En el verano del 36, cuando la guerra era un hecho, los alumnos de La Paloma, con Malagón a la cabeza, se dirigieron a la calle de Francos Rodríguez, donde estaba la sede del Quinto Regimiento.
"íbamos vestidos con el mono de trabajo y alpargatas", recuerda "Parecíamos auténticos milicianos. Nos bautizaron como los palomos y pasamos a formar parte de la Octava Compañía de Acero. Nos mandaron al frente de Guadarrama para retener a los nacionales que venían del norte".
El espontáneo militar sólo tenía 19 años y era el mayor de la sección. En la sierra de Madrid disparó el primer tiro de su vida después de esperar a que hubiera un fusil libre.
También luchó en las trincheras de Aravaca, Usera y Villaviciosa de Odón, donde fue gravemente herido en la espalda. En 1939 cruzó los Pirineos, derrotado, tras abandonar las armas y los vehículos de combate.
Sin domicilio fijo
En Perpiñán, donde residió en sus largos años de exilio, renunció a su vocación de pintor y se convirtió, en palabras de Carrillo, en "el único miembro insustituible del partido". Sin él estaban perdidos.
Por razones de seguridad, en las casi cuatro décadas que vivió en este pueblo francés nunca tuvo ni taller ni domicilio fijo. Ni siquiera pudo convivir con bu compañera, Escolástica Jiménez, una enfermera también exiliada con la que tuvo un hijo (ella tenía otros dos de un matrimonio anterior).
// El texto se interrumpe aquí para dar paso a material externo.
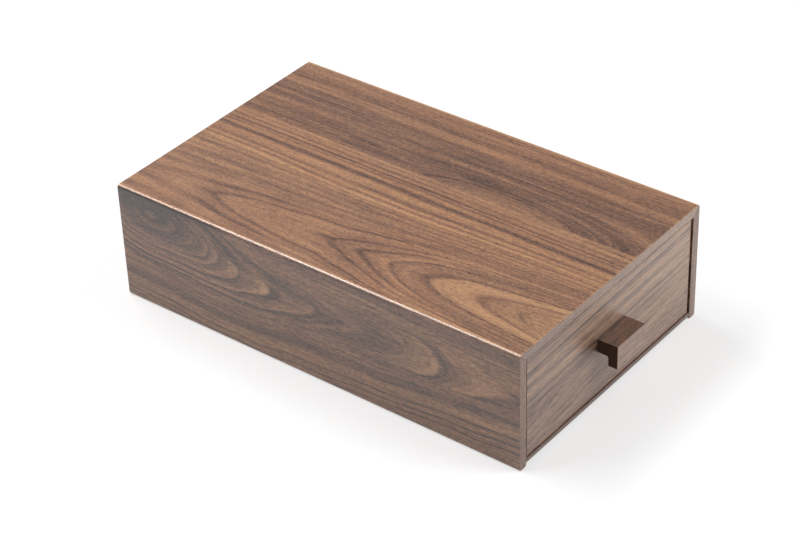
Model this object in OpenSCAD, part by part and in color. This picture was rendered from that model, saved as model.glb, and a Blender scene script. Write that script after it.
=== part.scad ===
// Wooden puzzle box: a mitred walnut sleeve that holds one drawer.
// A key under the case slides sideways and puts a peg in front of a keeper on the drawer.
// X is the width, Y runs from the front to the back, and Z is up from the table.

/* [Case] */
// Length of the case from front to back
case_l = 300; // [220:1:420]
// Width of the case
case_w = 185; // [150:1:260]
// Height of the case
case_h = 81; // [72:1:130]
// Thickness of the top, sides and back
board_t = 6.4; // [5:0.1:9]
// Radius of the two long upper edges
top_edge_r = 2; // [0.5:0.1:4]
// Radius of the feet, which are the side boards' lower edges
foot_r = 1.6; // [0.4:0.1:2.4]
// Height of the bottom's underside above the table
foot_rise = 2.5; // [2.4:0.1:8]
// Thickness of the bottom
bottom_t = 3; // [2.5:0.1:6]
// Depth of the grooves that hold the bottom and the back
groove_d = 3; // [1.5:0.1:4]
// Distance from the case's front edge to the start of the bottom's grooves
groove_stop = 6; // [3:0.5:20]
// How far the back sits in from the case's rear edge
back_recess = 1; // [0.2:0.1:5]
// Thickness of the tongue round the back
back_tongue_t = 3; // [2:0.1:4.5]

/* [Mitre splines] */
// Thickness of a spline
spline_t = 1.5; // [1:0.1:2]
// Width of a spline
spline_w = 4; // [3:0.1:5]
// Distance from a mitre's inner corner to the middle of its spline
spline_in = 3; // [2.6:0.1:4]
// Distance from a spline's ends to the front edge and to the back's tongue
spline_stop = 12; // [6:1:40]

/* [Drawer] */
// How far the drawer's front sits in from the case's front edge when shut
front_recess = 0.8; // [0.2:0.1:4]
// Gap at each side of the drawer
side_gap = 1.5; // [0.5:0.1:3]
// Gap above the drawer
top_gap = 1.3; // [0.5:0.1:3]
// Running gap under the drawer
run_gap = 0.3; // [0.2:0.1:1]
// Thickness of the drawer's front
front_t = 10; // [8:0.5:14]
// Thickness of the front's ends, which lap over the sides
front_lap_t = 5; // [3:0.5:7]
// Thickness of the drawer's sides
side_t = 6; // [5:0.1:9]
// Thickness of the drawer's back
back_t = 6; // [5:0.1:9]
// Depth of the rebates in the sides that take the drawer's back
back_rebate_d = 3; // [2:0.1:4.5]
// Thickness of the drawer's bottom
tray_t = 3; // [2:0.1:5]
// Depth of the grooves that hold the drawer's bottom
tray_groove_d = 3; // [2:0.1:4]
// Thickness of the felt lining
lining_t = 1.2; // [0.8:0.1:3]
// Gap round the felt lining
lining_gap = 0.3; // [0.2:0.1:2]

/* [Stop pads] */
// Diameter of a cork pad
pad_d = 12; // [8:1:20]
// Thickness of a cork pad
pad_t = 1.5; // [1:0.1:4]
// Distance from the side of the drawer in to the middle of a pad
pad_in = 29.6; // [12:0.1:60]
// Height of the pads above the inside of the bottom
pad_up = 34; // [12:1:50]
// Gap between the pads and the shut drawer
shut_gap = 0.3; // [0.2:0.1:1]

/* [Pull] */
// Width of the pull
pull_w = 28.5; // [22:0.5:60]
// How far the pull stands out from the drawer's front
pull_d = 13.8; // [12:0.1:24]
// Height of the pull's leg
pull_h = 15.8; // [12:0.1:24]
// Thickness of the arm that meets the drawer
pull_arm_t = 9; // [7:0.1:11]
// Thickness of the leg that the fingers hook behind
pull_leg_t = 6.3; // [3:0.1:7]
// Distance from the front's upper edge down to the pull
pull_drop = 28.1; // [10:0.1:40]
// Radius of the inner corner between arm and leg
pull_inner_r = 1.5; // [0.5:0.1:2.5]
// Radius of the leg's inner lower edge
pull_tip_r = 1; // [0.2:0.1:2]

/* [Pull screws] */
// Diameter of a screw's shank
screw_d = 3; // [2.5:0.1:4]
// Diameter of a screw's countersunk head
screw_head_d = 6; // [5:0.1:8]
// Height of a screw's head
screw_head_h = 1.7; // [1.2:0.1:2.5]
// How deep a screw goes into the pull
screw_bite = 8; // [5:0.5:10]
// Distance between the two screws
screw_spacing = 14; // [10:0.5:20]
// Radial gap between a screw and its hole in the drawer's front
screw_gap = 0.2; // [0.1:0.05:0.5]
// Width of the cross recess in a screw's head
recess_w = 0.8; // [0.5:0.1:1.2]
// Length of the cross recess
recess_l = 3.4; // [2:0.1:4]
// Depth of the cross recess
recess_d = 1.1; // [0.5:0.1:1.4]

/* [Lock] */
// Distance from the shut drawer's front to the key's front guide
guide_back = 3.7; // [1:0.1:60]
// How far the key slides to lock the drawer
key_travel = 10; // [8:0.5:16]
// How far the key's plate reaches past each end of its slot
key_cover = 3; // [1:0.5:8]
// Width of the key's plate
key_w = 26; // [20:0.5:40]
// Thickness of the key's plate
key_t = 2.4; // [1.8:0.1:4]
// Length of the grip that hangs in the slot
grip_l = 16; // [14:0.5:30]
// Width of the grip
grip_w = 12; // [8:0.5:14]
// Radius of the flutes across the grip
flute_r = 0.8; // [0.4:0.1:1]
// Distance from the grip's end to the middle of its first flute
flute_in = 1.2; // [1:0.1:1.5]
// Distance from one flute to the next
flute_pitch = 2.4; // [2.1:0.1:2.5]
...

Escolástica fue la encargada de mantener económicamente a la familia para que Domingo pudiera dedicar todo su tiempo a la esencial tarea de la falsificación.
No se siente arrepentido y afirma sin amargura haber "sacrificado gustosamente" su carrera y la parte más importante de su vida: "La lucha por la libertad ha compensado toda mi renuncia. Mereció la pena. Si no hubiéramos luchado, difícilmente tendríamos ahora democracia. Porque aunque muchos sitúan la transición después de la muerte de Franco, la preparación a esa transición pacífica la hicimos los represaliados del régimen, que desde los años cincuenta ya habíamos pedido públicamente la reconciliación nacional".